### Your instructions
Identify all lines in the data containing the string "None". Copy them out.

### Collected data
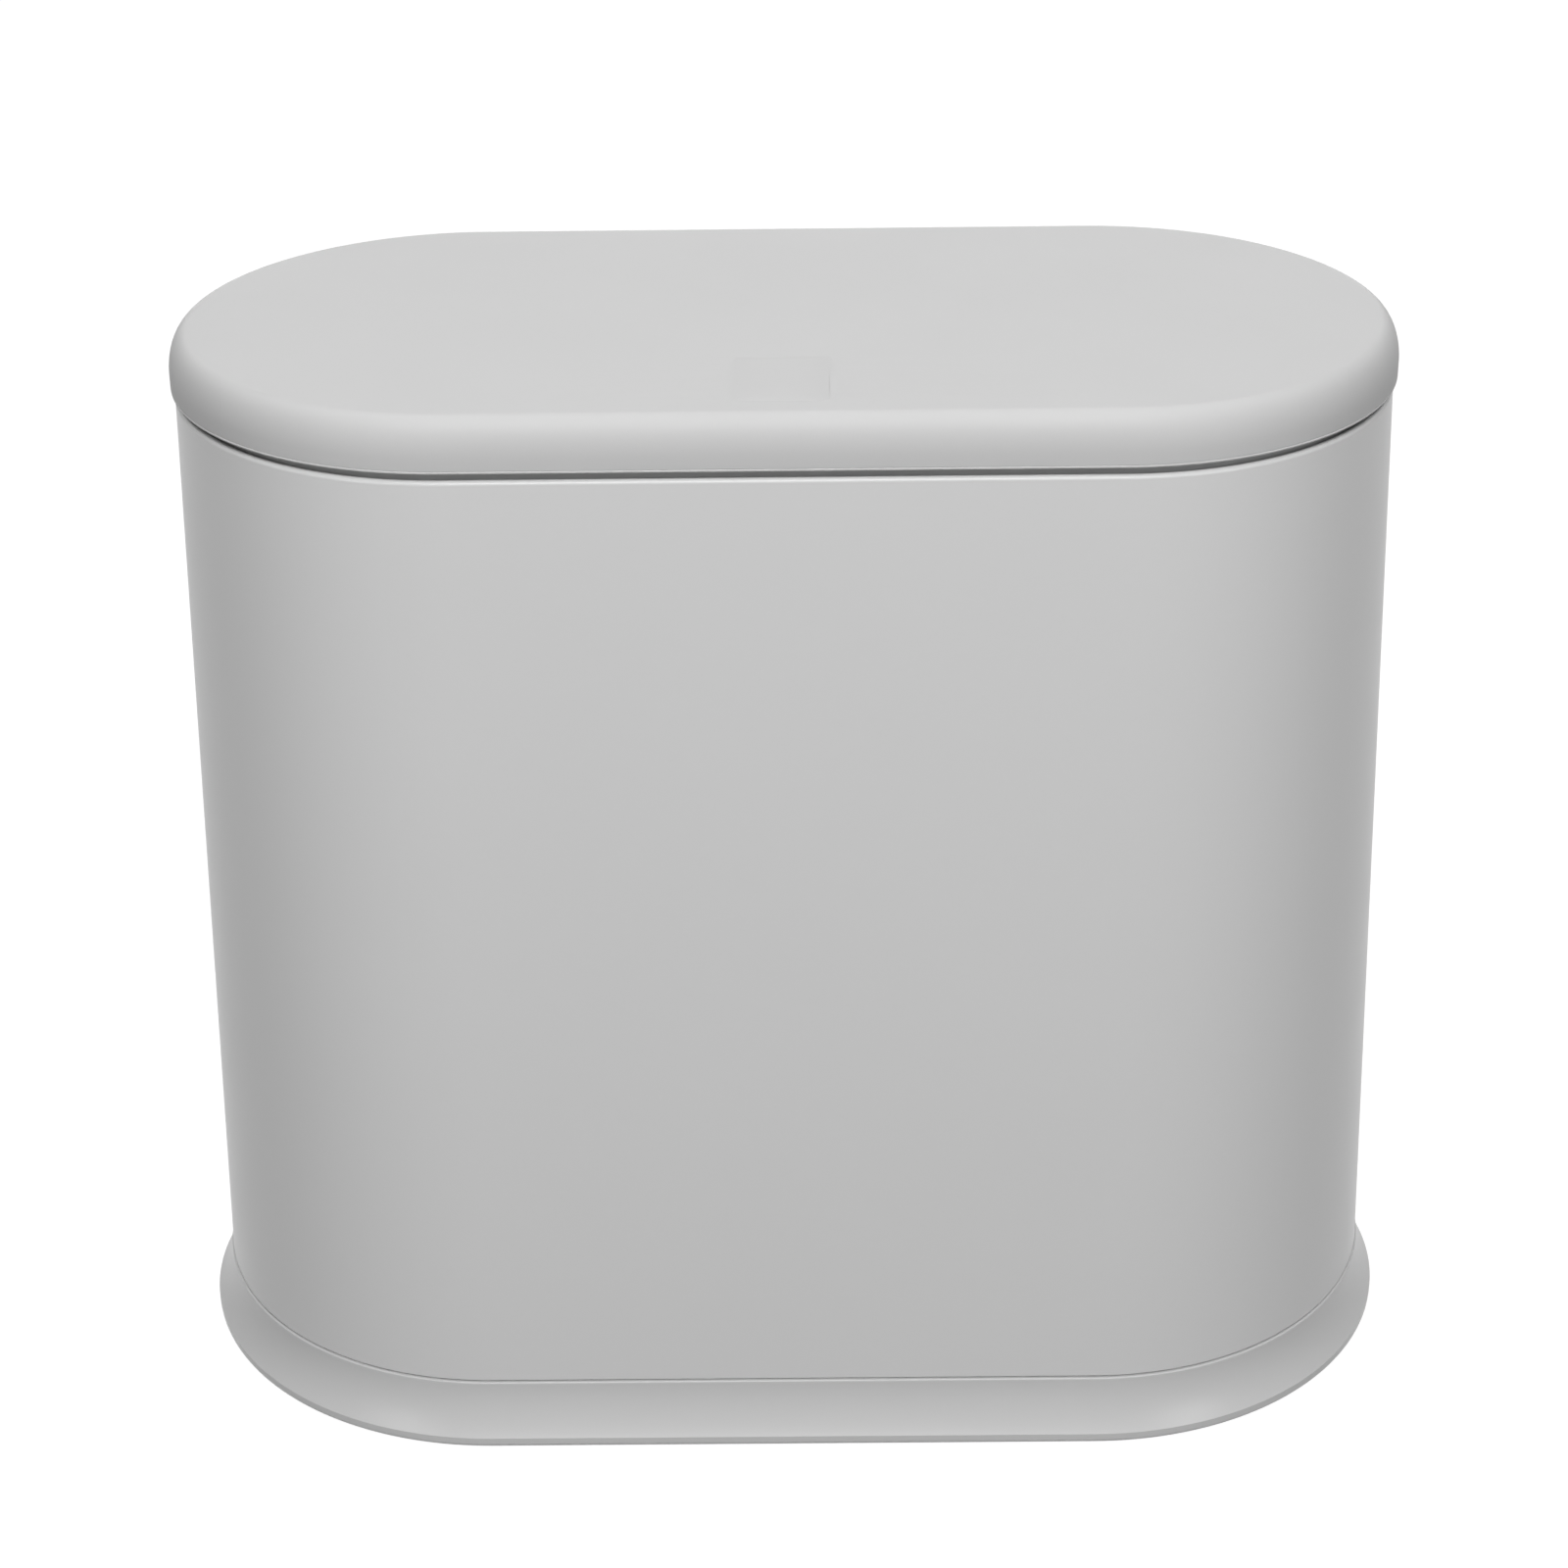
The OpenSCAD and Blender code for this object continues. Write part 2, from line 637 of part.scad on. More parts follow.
module lid_cover() {
    inner_top_z = lid_top_z - lid_wall;
    dome_r = lid_r - shoulder_w;
    dimple_y = -(lid_r - dimple_in);
    outline = concat(
        [[lid_in_r, lid_z]],
        arc(lid_r - lid_edge, lid_z + lid_edge, lid_edge, lid_edge, -90, 0),
        arc(dome_r, shoulder_z, shoulder_w, shoulder_h, 0, 90),
        [for (i = [1:arc_n]) let (t = 1 - i / arc_n) [dome_r * t, lid_top_z + crown * (1 - t * t)]],
        [for (i = [0:arc_n]) let (t = i / arc_n)
            [(lid_in_r - shoulder_in_w) * t, inner_top_z + crown * (1 - t * t)]],
        arc(lid_in_r - shoulder_in_w, shoulder_z, shoulder_in_w, inner_top_z - shoulder_z,
            90 - 90 / arc_n, 0, arc_n - 1));
    surface_z = lid_top_z + crown * (1 - pow(dimple_y / dome_r, 2));
    back_z = lid_top_z + crown * (1 - pow((dimple_y + dimple_l) / dome_r, 2));
    tilt = atan((back_z - surface_z + dimple_d) / dimple_l);
    color(shell_colour) difference() {
        union() {
            obround() polygon(outline);
            for (i = [0:3]) translate([each post_place(i), post_z])
                cylinder(r = post_r, h = inner_top_z - post_z + lid_wall / 2, $fn = small_fn);
        }
        for (i = [0:3]) translate([each post_place(i), post_z - eps])
            cylinder(r = screw_r, h = liner_screw_l - liner_t + eps, $fn = small_fn);
        translate([0, dimple_y, surface_z - dimple_d]) rotate([tilt, 0, 0])
            linear_extrude(dimple_l) {
                for (side = [-1, 1]) translate([side * (dimple_w / 2 - dimple_r), dimple_r])
                    circle(r = dimple_r, $fn = small_fn);
                translate([-dimple_w / 2, dimple_r]) square([dimple_w, dimple_l]);
                translate([dimple_r - dimple_w / 2, 0]) square([dimple_w - 2 * dimple_r, dimple_l]);
            }
    }
}

// One ear of the liner: a round eye over a foot that joins the plate
module ear(x) {
    translate([x, hinge_y, hinge_z]) rod_x(knuckle_r, ear_w);
    translate([x, hinge_y - knuckle_r, liner_z]) cube([ear_w, 2 * knuckle_r, hinge_up - liner_up]);
}

module lid_liner() {
    slot_y = hinge_y - neck_reach - neck_room;
    color(shell_colour) difference() {
        union() {
            difference() {
                obround() translate([0, liner_z]) square([liner_r, liner_t]);
                for (side = [0, 1]) mirror([side, 0, 0])
                    translate([hinge_x + ear_w, slot_y, liner_z - eps])
                        cube([outer_ear_x - hinge_x - ear_w, lid_r, liner_t + 2 * eps]);
            }
            for (side = [0, 1]) mirror([side, 0, 0]) {
                ear(hinge_x);
                ear(outer_ear_x);
            }
            for (side = [-1, 1]) translate([side * striker_screws / 2, latch_y, post_z - eps])
                cylinder(r = post_r, h = striker_screw_l - liner_t + eps, $fn = small_fn);
        }
        for (side = [0, 1]) mirror([side, 0, 0]) translate([0, hinge_y, hinge_z]) {
            translate([hinge_x - eps, 0, 0]) rod_x(pin_r + run_gap, ear_w + 2 * eps);
            translate([outer_ear_x - eps, 0, 0]) rod_x(pin_r + run_gap, pin_reach + side_gap);
            translate([hinge_x - pin_head_t - 2 * side_gap, 0, 0])
                rod_x(pin_head_r + seat_gap, pin_head_t + 2 * side_gap);
        }
        for (i = [0:3]) translate([each post_place(i), liner_z - eps])
            cylinder(r = screw_r + screw_gap, h = liner_t + 2 * eps, $fn = small_fn);
        for (side = [-1, 1]) translate([side * striker_screws / 2, latch_y, liner_z - eps])
            cylinder(r = screw_r, h = striker_screw_l - striker_t + eps, $fn = small_fn);
    }
}

module liner_screw(i) {
    color(steel_colour) translate([each post_place(i), liner_z])
        screw(screw_r, liner_screw_l, screw_head_r, screw_head_h);
}

module striker_plate() {
    color(steel_colour) translate([0, latch_y, striker_z]) difference() {
        translate([-striker_w / 2, -striker_d / 2, 0]) cube([striker_w, striker_d, striker_t]);
        for (side = [-1, 1]) translate([side * striker_screws / 2, 0, -eps])
            cylinder(r1 = screw_head_r + eps, r2 = screw_r + close_gap,
                h = striker_t + 2 * eps, $fn = small_fn);
    }
}

// A countersunk screw, flush with the striker plate
module striker_screw(side) {
    color(steel_colour) translate([side * striker_screws / 2, latch_y, striker_z]) difference() {
        union() {
            cylinder(r1 = screw_head_r - close_gap, r2 = screw_r, h = striker_t, $fn = small_fn);
            cylinder(r = screw_r, h = striker_screw_l - screw_r, $fn = small_fn);
            translate([0, 0, striker_screw_l - screw_r])
                cylinder(r1 = screw_r, r2 = screw_r / 3, h = screw_r, $fn = small_fn);
        }
        for (a = [0, 90]) rotate([0, 0, a])
            cube([screw_head_r, screw_head_r / 4, striker_t], center = true);
    }
}

// ---- Hinge pins and their springs ----

module hinge_pin(side) {
    head_x = hinge_x - pin_head_gap;
    color(steel_colour) mirror([side < 0 ? 1 : 0, 0, 0]) translate([0, hinge_y, hinge_z]) {
        translate([head_x - pin_head_t, 0, 0]) rod_x(pin_head_r, pin_head_t);
        translate([head_x - eps, 0, 0]) rod_x(pin_r, outer_ear_x + pin_reach - head_x + eps);
    }
}

// One leg lies on the frame's seat, the coil goes round the pin, and the other leg lifts the lid
module torsion_spring(side) {
    n = (lid_turns + 0.5) * coil_n;
    coil = [for (i = [0:n]) let (w = 360 * i / coil_n - 90)
        [spring_x + lid_pitch * i / coil_n,
         hinge_y + lid_coil_r * cos(w), hinge_z + lid_coil_r * sin(w)]];
    fixed = [spring_x, hinge_y - lid_leg, hinge_z - lid_coil_r - lid_leg_drop];
    free = [coil[n][0], hinge_y - lid_leg, hinge_z + lid_coil_r + lid_leg_rise];
    color(steel_colour) mirror([side < 0 ? 1 : 0, 0, 0])
        wire(concat([fixed], coil, [free]), lid_wire_r, [1, 0, 0]);
}

body_shell();
base_plinth();
for (i = [0:3]) {
    foot(i);
    base_screw(i);
    liner_screw(i);
}
top_frame();
latch_housing();
latch_clip();
latch_spring();
latch_screw(-1);  // latch_screw_1
latch_screw(1);  // latch_screw_2
torsion_spring(-1);  // torsion_spring_left
torsion_spring(1);  // torsion_spring_right
latch_plunger();
latch_magnet();
cam_follower();
hinge_pin(-1);  // hinge_pin_left
hinge_pin(1);  // hinge_pin_right
lid_cover();
lid_liner();
striker_plate();
striker_screw(-1);  // striker_screw_1
striker_screw(1);  // striker_screw_2
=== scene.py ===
"""A push top countertop bin: an obround body on a flared base under a press-to-open lid.

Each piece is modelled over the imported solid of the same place, which keeps its motion. Sizes are in
millimetres while a piece is shaped, and each finished piece is brought to metres.
"""

from __future__ import annotations

import logging  # noqa: E402
import math  # noqa: E402
from collections.abc import Callable, Iterable, Sequence  # noqa: E402
from dataclasses import dataclass, field  # noqa: E402
from enum import Enum  # noqa: E402

import bmesh  # noqa: E402
import bpy  # noqa: E402
from mathutils import Matrix, Vector  # noqa: E402


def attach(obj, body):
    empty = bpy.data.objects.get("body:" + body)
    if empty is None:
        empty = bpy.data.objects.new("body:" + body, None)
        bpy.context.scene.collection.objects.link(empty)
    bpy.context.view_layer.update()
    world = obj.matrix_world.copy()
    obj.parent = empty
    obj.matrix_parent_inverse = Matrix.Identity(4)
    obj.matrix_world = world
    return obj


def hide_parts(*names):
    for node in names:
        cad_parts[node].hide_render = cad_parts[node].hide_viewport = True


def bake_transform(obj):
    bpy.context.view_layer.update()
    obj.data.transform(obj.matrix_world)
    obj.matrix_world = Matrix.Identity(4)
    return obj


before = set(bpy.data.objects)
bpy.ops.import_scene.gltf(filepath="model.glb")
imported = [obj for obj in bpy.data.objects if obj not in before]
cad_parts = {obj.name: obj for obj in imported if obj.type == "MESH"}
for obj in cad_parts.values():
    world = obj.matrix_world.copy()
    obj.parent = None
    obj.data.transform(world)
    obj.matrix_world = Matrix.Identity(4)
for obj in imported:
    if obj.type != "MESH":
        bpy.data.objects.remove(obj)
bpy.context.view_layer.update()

log = logging.getLogger("bin")

METRES = 0.001  # one millimetre in metres
OVERLAP = 0.02  # how far shapes reach into each other where they are joined or cut
PAST = 1.0  # how far a tool or a joined shape starts beyond the face that it works on
NEAR = 0.01  # how far from its level an edge may lie and still be picked
MERGE = 0.0005  # points closer than this are one point
SMOOTH_ANGLE = math.radians(32)
TURN = 2 * math.pi
UP = Vector((0, 0, 1))

Point = tuple[float, float]
Place = tuple[float, float, float]


class Part(Enum):
    """What a selection picks."""

    POINT = 0
    EDGE = 1
    FACE = 2


class Join(Enum):
    """How one shape is put together with another."""

    CUT = "DIFFERENCE"
    ADD = "UNION"


class Axis(Enum):
    """The direction that a round piece lies along, as a turn from +Z."""

    X = (0.0, math.pi / 2, 0.0)
    Z = (0.0, 0.0, 0.0)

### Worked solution
    if empty is None:
        empty = bpy.data.objects.new("body:" + body, None)
    obj.parent = None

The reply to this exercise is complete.